Nous pouvons dire que d'un acte négatif peut découler une conséquence Franc-Maçonnerie n'existerait pas, tout comme la mort du Christ par Judas a eu pour conséquence la religion catholique. Dans le cas du mythe d'Hiram, l'existence des mauvais compagnons, et du meurtre qu'ils perpétuent rentre dans l'ordre normal des choses établies par le Grand Architecte de l'Univers. En effet, sans ce meurtre rien ne serait peut-être possible, la mort de notre Maître Hiram est obligatoire pour pouvoir offrir à chaque nouveau Maître la possibilité de devenir le maître lui même par cette résurrection. Ainsi la Maîtrise propose au Franc-Maçon de devenir artisan de la culture de soi-même, de tenter de se connaître et de s'aimer pour comprendre. En aimant aussi son prochain entre l'équerre et le compas , l'homme libre pourra voyager dans tout l'univers, et tenter de construire une cité meilleure.

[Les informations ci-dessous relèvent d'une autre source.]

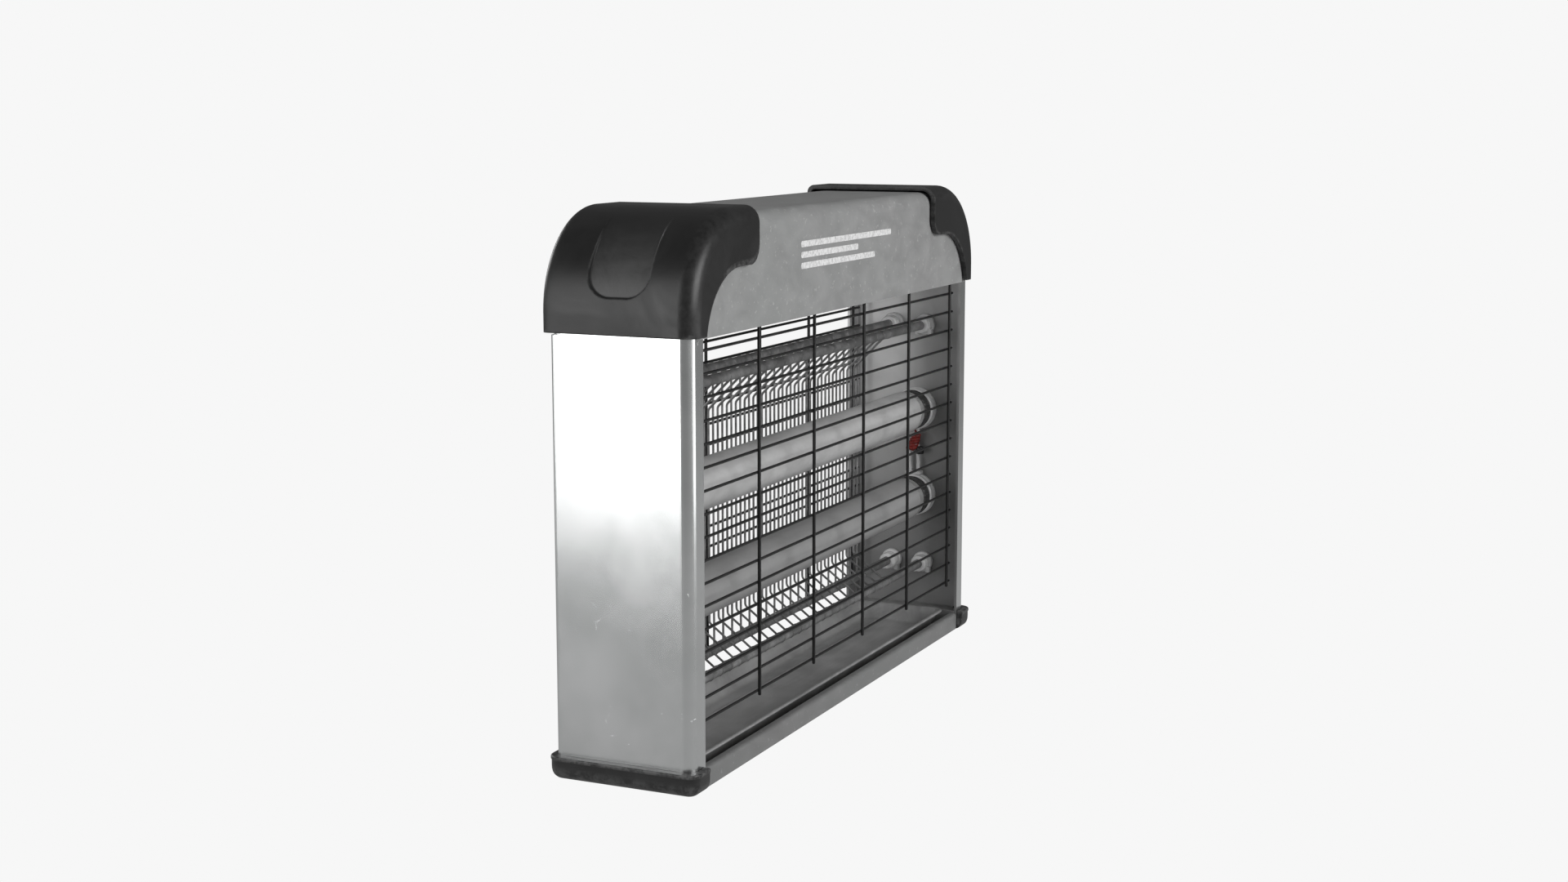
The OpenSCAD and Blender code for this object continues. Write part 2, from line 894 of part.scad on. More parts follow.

Les êtres qui apportent l'amour meurent sous la violence, comme Abel, Osiris, Maître Jacques, Grand Maître Jacques de Molay, mais aussi comme Gandhi et principalement Jésus.
Je conclurais en disant que ces aspects néfastes des mauvais compagnons peuvent être considérés comme existant à l'état latent chez chaque Franc-maçon. Le maître pourra renaître plus radieux que jamais à la condition de convertir ou rectifier ce que chacun des mauvais compagnons personnifie. Ainsi l'ignorance se transformera en connaissance, le fanatisme en tolérance, l'ambition en détachement, la vanité en simplicité, l'orgueil en humilité, l'égoïsme en sens du partage.